You might be dealing with a very flat design space. What I mean by this is that near the optimum the derivatives do not have a large magnitude or slope. There are many physical examples of this in multidisciplinary systems. The cost of energy (COE) for wind turbines and a lot of performance metrics in trajectory optimizations are two examples.
Another potential issue in your design space could be a saddle point. This is where the derivatives in one direction are positive and negative in another direction, but are 0 at the saddle point. These are quite challenging for an optimizer to handle as they may be drawn to that point as it has derivative values of 0, but then the function can be improved by moving off of that point. That type of singularity generally causes issues for convergence. Here is Figure 4.3 from Engineering Design Optimization by Martins and Ning which shows a potentially troublesome function featuring two saddle points.

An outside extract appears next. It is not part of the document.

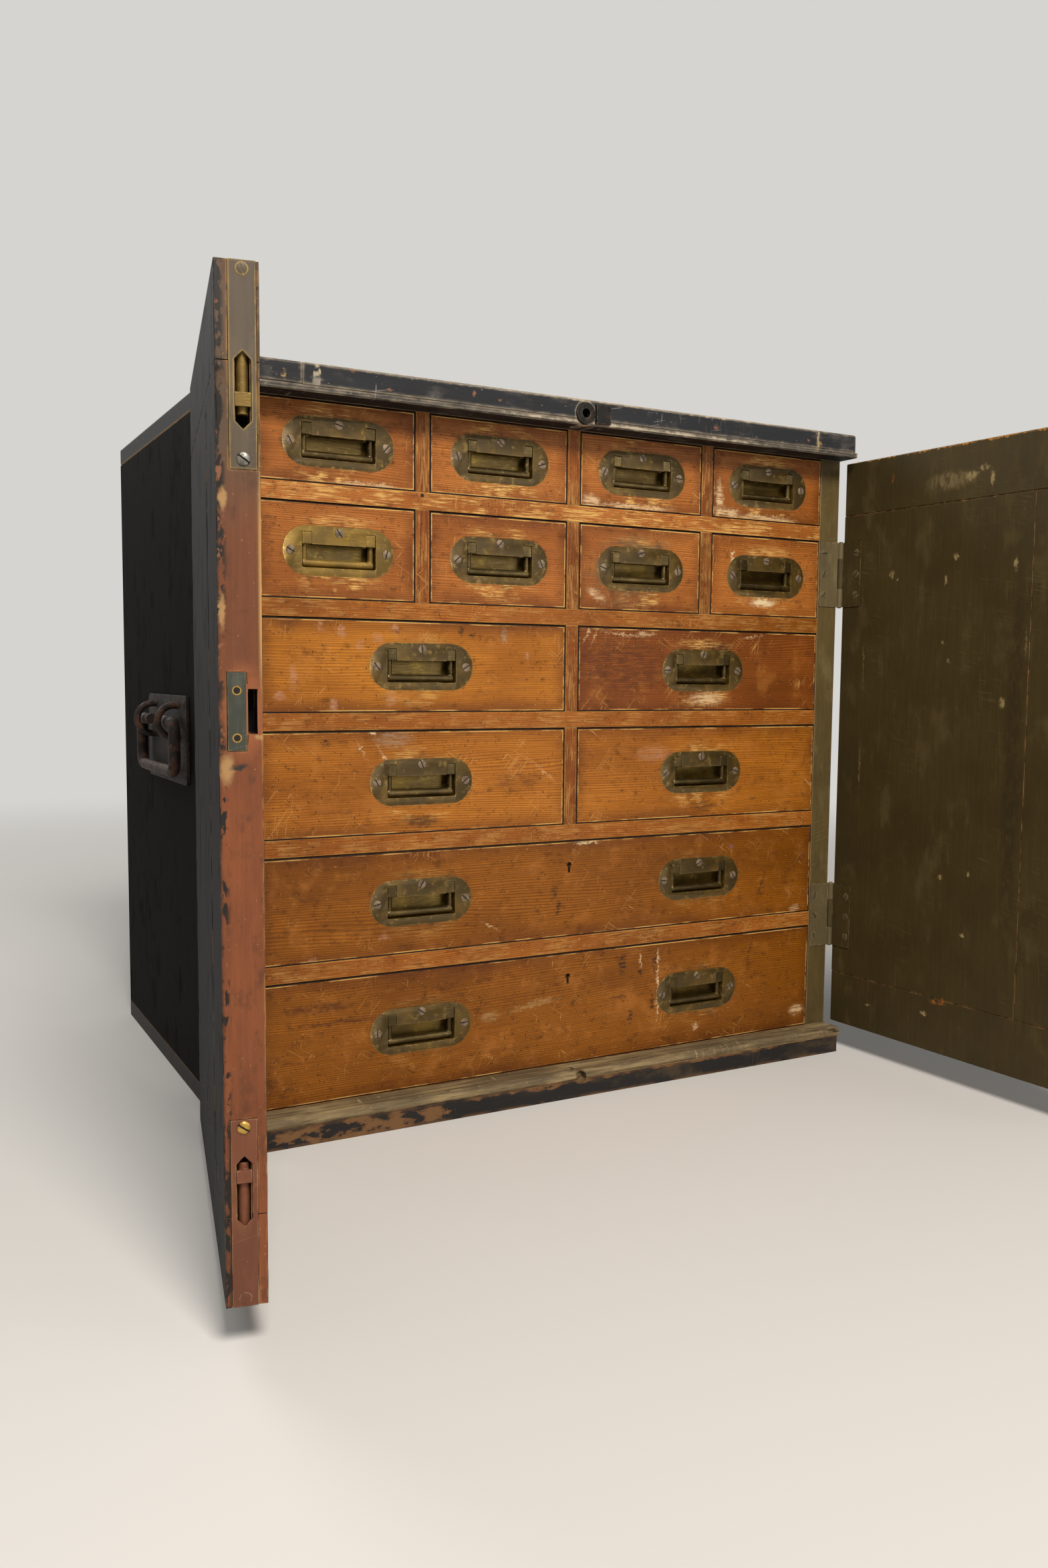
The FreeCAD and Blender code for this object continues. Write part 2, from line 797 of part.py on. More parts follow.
def bolt_plate(upper, inward):
    """Plate with the pointed slot that the thumb piece moves in."""
    end, way = bolt_end(upper)
    y = y_door - inward
    z0, z1 = span(end, way, 0, bolt_plate_len)
    s0, s1 = span(end, way, bolt_slot_near, bolt_slot_far)
    x = door_x0
    half = bolt_slot_w / 2
    plate = box(x, x + bolt_plate_t, y - bolt_plate_w / 2, y + bolt_plate_w / 2, z0, z1)
    outline = [V(x, y, s0), V(x, y + half, s0 + bolt_slot_point), V(x, y + half, s1 - bolt_slot_point),
               V(x, y, s1), V(x, y - half, s1 - bolt_slot_point), V(x, y - half, s0 + bolt_slot_point)]
    return plate.cut(prism(outline, V(bolt_plate_t, 0, 0)))


def flush_bolt(upper, inward, thumb):
    """Sliding rod with its thumb piece."""
    end, way = bolt_end(upper)
    y = y_door - inward
    x = door_x0 + bolt_plate_t + thumb_gap + bolt_r
    z0, z1 = span(end, way, bolt_shy, thumb + thumb_h)
    t0, t1 = span(end, way, thumb - thumb_h / 2, thumb + thumb_h / 2)
    half = bolt_slot_w / 2 - thumb_gap
    stem = rod(V(x, y, z0), V(0, 0, 1), bolt_r, z1 - z0)
    thumb_piece = box(door_x0, door_x0 + bolt_plate_t, y - half, y + half, t0, t1)
    neck = box(door_x0 + bolt_plate_t / 2, x, y - thumb_neck / 2, y + thumb_neck / 2, t0, t1)
    return fuse([stem, thumb_piece, neck])


def keep_bed():
    y = y_door - keep_in
    return box(door_x0, door_x0 + bolt_plate_t, y - keep_w / 2, y + keep_w / 2,
               lock_z - keep_h / 2, lock_z + keep_h / 2)


def keep_mortise():
    y = y_door - lock_in
    return box(door_x0, door_x0 + mortise_d, y - mortise_w / 2, y + mortise_w / 2,
               lock_z - mortise_h / 2, lock_z + mortise_h / 2)


def door_lock_block():
    x0 = door_x0 + bolt_plate_t
    return box(x0, x0 + lock_case_w, y_door - lock_case_t, y_door,
               lock_z - lock_case_h / 2, lock_z + lock_case_h / 2)


def door_selvedge():
    return box(door_x0, door_x0 + bolt_plate_t, y_door - selvedge_w, y_door,
               lock_z - selvedge_h / 2, lock_z + selvedge_h / 2)


def door_lock_bolt(play):
    y = y_door - lock_in
    thick = lock_bolt_t / 2 + play
    half = lock_bolt_h / 2 + play
    return box(door_x0, door_x0 + lock_bolt_len + play, y - thick, y + thick,
               lock_z - half, lock_z + half)


def door_key_hole():
    return key_hole(door_x0 + door_key_in, lock_z + key_slot / 2, y_door - door_t)


# Chest handles, drawn on the right-hand side

def handle_plate():
    """Back plate with its corners rounded."""
    x = case_w / 2
    y = y_face + handle_y
    half = handle_plate_w / 2
    plate = box(x, x + handle_plate_t, y - half, y + half,
                handle_plate_z - handle_plate_h / 2, handle_plate_z + handle_plate_h / 2)
    corners = []
    for e in plate.Edges:
        a, b = e.Vertexes[0].Point, e.Vertexes[-1].Point
        if abs(a.x - b.x) > handle_plate_t / 2:
            corners.append(e)
    return plate.makeFillet(handle_corner_r, corners)


def staple(y):
    """A half loop of bar that carries one end of the bail."""
    x = case_w / 2 + handle_plate_t
    x_far = case_w / 2 + staple_reach - staple_r
    loop = staple_feet / 2
    stops = [V(x, y, handle_z - loop), V(x_far, y, handle_z - loop),
             V(x_far, y, handle_z + loop), V(x, y, handle_z + loop)]
    return bent_bar(stops, loop, staple_r, V(0, 1, 0))


def chest_bail():
    """Bar bent to a handle, its ends turned inwards through the staples."""
    x = case_w / 2 + handle_off
    yc = y_face + handle_y
    end = handle_leg_y - handle_end_len
    z0 = handle_z - handle_drop
    stops = [V(x, yc - end, handle_z), V(x, yc - handle_leg_y, handle_z), V(x, yc - handle_leg_y, z0),
             V(x, yc + handle_leg_y, z0), V(x, yc + handle_leg_y, handle_z), V(x, yc + end, handle_z)]
    return bent_bar(stops, handle_bend, handle_r, V(1, 0, 0))


os.makedirs("parts", exist_ok=True)

save("top_board", top_board())
save("base_board", base_board())
save("carcase_walls", carcase_walls())
save("drawer_dividers", drawer_dividers())

handle_y_places = [y_face + handle_y - staple_y, y_face + handle_y + staple_y]
fixed_iron = [case_leaf(z) for z in (hinge_up, hinge_low)]
fixed_iron += [hinge_pin(z) for z in (hinge_up, hinge_low)]
fixed_iron += [handle_plate()] + [staple(y) for y in handle_y_places]
save("case_ironwork", fixed_iron + mirrored(fixed_iron) + boss())
save("right_handle", [chest_bail()])
save("left_handle", mirrored([chest_bail()]))

for name, row, x0, x1, z0, z1 in cells():
    save("drawer_" + name, drawer(x0, x1, z0, z1))
    centres = pull_centres(x0, x1, z0, z1)
    brass = [pull_plate(cx, cz) for cx, cz in centres]
    if len(centres) > 1:
        brass.append(drawer_lock(z1))
        save("lock_bolt_" + name, [drawer_bolt(z1, 0)])
    save("pull_plate_" + name, brass)
    for i, (cx, cz) in enumerate(centres):
        label = name + "ab"[i] if len(centres) > 1 else name
        save("bail_" + label, [bail(cx, cz)])

left_beds = bolt_beds(True, top_bolt_in) + bolt_beds(False, foot_bolt_in)
left_beds += [keep_bed(), keep_mortise()]
keep = keep_bed()
left_brass = [door_leaf(z) for z in (hinge_up, hinge_low)]
left_brass += [bolt_plate(True, top_bolt_in), bolt_plate(False, foot_bolt_in), keep]
save("left_door", open_door(door_boards(left_beds), left_open_deg, -1))
save("left_door_fittings", open_door(left_brass, left_open_deg, -1))
save("top_bolt", open_door([flush_bolt(True, top_bolt_in, top_thumb)], left_open_deg, -1))
save("foot_bolt", open_door([flush_bolt(False, foot_bolt_in, foot_thumb)], left_open_deg, -1))

right_beds = [door_lock_block(), door_selvedge(), door_key_hole()]
lock = fuse([door_lock_block(), door_selvedge()])
lock = lock.cut([door_lock_bolt(lock_play), door_key_hole()])
right_brass = [door_leaf(z) for z in (hinge_up, hinge_low)] + [lock]
save("right_door", open_door(door_boards(right_beds), right_open_deg, 1))
save("right_door_fittings", open_door(right_brass, right_open_deg, 1))
save("door_lock_bolt", open_door([door_lock_bolt(0)], right_open_deg, 1))
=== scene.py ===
import json
from functools import reduce
from math import cos, dist, pi, radians, sin

import bmesh
import bpy
from mathutils import Matrix, Vector, noise


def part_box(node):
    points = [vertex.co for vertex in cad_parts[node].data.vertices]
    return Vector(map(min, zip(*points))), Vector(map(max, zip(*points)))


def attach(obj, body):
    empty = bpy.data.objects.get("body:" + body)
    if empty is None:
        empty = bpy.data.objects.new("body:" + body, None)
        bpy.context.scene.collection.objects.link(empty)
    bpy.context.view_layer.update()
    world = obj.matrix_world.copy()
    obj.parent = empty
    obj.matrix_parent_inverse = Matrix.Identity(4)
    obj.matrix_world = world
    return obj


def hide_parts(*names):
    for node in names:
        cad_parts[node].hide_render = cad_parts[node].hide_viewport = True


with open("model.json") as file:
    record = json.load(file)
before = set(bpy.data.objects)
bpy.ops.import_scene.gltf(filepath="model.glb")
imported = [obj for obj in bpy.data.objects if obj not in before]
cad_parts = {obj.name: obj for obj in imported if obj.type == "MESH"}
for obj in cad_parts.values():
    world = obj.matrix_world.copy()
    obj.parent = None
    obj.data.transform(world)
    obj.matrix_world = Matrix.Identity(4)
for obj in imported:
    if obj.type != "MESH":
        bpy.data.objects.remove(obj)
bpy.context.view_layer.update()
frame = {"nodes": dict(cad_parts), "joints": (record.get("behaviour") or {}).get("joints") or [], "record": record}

# A collectors cabinet: fourteen drawers with let-in brass pulls behind two painted doors.
# Blender's units are metres. Sizes are written in millimetres and meet MM where they are used.
# x runs to the right, y to the back and z up.

MM = 0.001

# Where the picture was taken from
view_place = (-622.9, -1284.2, 417.5)
view_turn = 28.33
view_tilt = -4.93
view_roll = 0.50
view_lens = 28.28
film_long_side = 36.0

# Where the fronts lie, and how far behind them their marks still show, in metres
front_y = -0.24
front_reach = 0.09

# Softening of arrises, and the dents in the ones that hands and knocks reach
board_arris = 1.3
side_arris = 0.4
drawer_arris = 0.55
rail_arris = 0.7
metal_arris = 0.35
flat_angle = 1.0
arris_angle = 38.0
dent_step = 6.0

# Pulls, about the middle of the plate
pull_drop = 1.3
plate_w = 104.0
plate_h = 43.5
plate_t = 2.2
recess_half_w = 34.75
recess_foot = -14.75
recess_head = 5.75
recess_d = 12.0
recess_corner = 1.6
notch_w = 9.6
notch_head = 16.75
notch_d = 9.0
pan_wall = 2.0
screw_out = 45.0
screw_up = 16.4
bar_half = 33.7
bar_r = 3.4
bar_in = 5.5
bar_drop = 10.45
arm_r = 2.6
arm_top = 9.4
pad_w = 9.3
pad_t = 3.6
pad_foot = 5.75
pad_head = 16.45
casting_voxel = 0.42

# Screws
screw_r = 4.0
screw_proud = 0.4
leaf_screw_proud = 0.15
screw_sunk = 0.8
slot_w = 1.1

# Hinges, on the closed door
leaf_screw_pitch = 22.8
leaf_screw_x = 322.0
leaf_proud = 0.8
leaf_apart = 0.4
hinge_levels = (534.5, 152.3)

# Edge of the left door as it stands closed: its plane, and how far in from its inner face
edge_x = -1.0
inner_y = -228.5
ball_r = 4.2
ball_proud = 1.7
ball_level_steel = 543.0
ball_level_brass = 143.0
top_plate_in = 10.0
foot_plate_in = 14.0
plate_end_levels = (650.5, 35.0)
keep_in = 15.35
keep_hole_levels = (408.5, 380.4)
keep_hole_r = 2.0

# Chest handles
case_half = 341.0
handle_plate_t = 3.0
handle_plate_half = (79.0, 36.0)
handle_plate_z = 353.0
handle_r = 5.75
handle_bend = 12.0
handle_z = 371.0
handle_off = 12.4
handle_drop = 49.0
handle_end_len = 48.0
staple_r = 3.4
staple_y = 50.0
staple_half = 16.0
staple_reach = 26.0

# Small hole beside the first muntin
peg_hole = (-161.5, 583.5)
peg_hole_r = 1.7

body_of = {}
for body, members in frame["record"]["behaviour"]["bodies"].items():
    for member in members:
        body_of[member] = body
joints = {joint["name"]: joint for joint in frame["joints"]}


# Handling of pieces

def pick(*pieces):
    """Makes these pieces the selection, the last one active."""
    bpy.ops.object.select_all(action="DESELECT")
    for piece in pieces:
        piece.select_set(True)
    bpy.context.view_layer.objects.active = pieces[-1]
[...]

If your optimizer is converging to different optima, you might have a multimodal design space. This means that there are multiple different minima in the design space. Visualizing your design space will allow you to see this, though that is challenging to do for highly dimensional problems. That being said, you can always view a subset of the problems’ dimensions by focusing on just a few variables at a time. Wind turbine layout optimization is a notoriously multimodal problem. This plot from Stanley and Ning (2019) shows the sharp multimodality of the energy production in a wind farm based on varying the location of one wind turbine in a farm of 100 turbines.
10. Try a different optimizer¶
Use the correct optimizer for your problem. If you have a nice and smooth design space, SLSQP or SNOPT might be the best. A genetic algorithm or particle swarm method might be best for discrete or multimodal problems. IPOPT does well for some trajectory problems. There are many different optimizers that handle problems differently and one may be more advantageous for your formulation.
Figures 1.15 and 1.22 from Engineering Design Optimization by Martins and Ning go through all the permutations and types of optimization problem formulations and optimization algorithms respectively. This is a great treatment of the available types of optimizers. Make sure you’re using an appropriate optimizer for your problem type.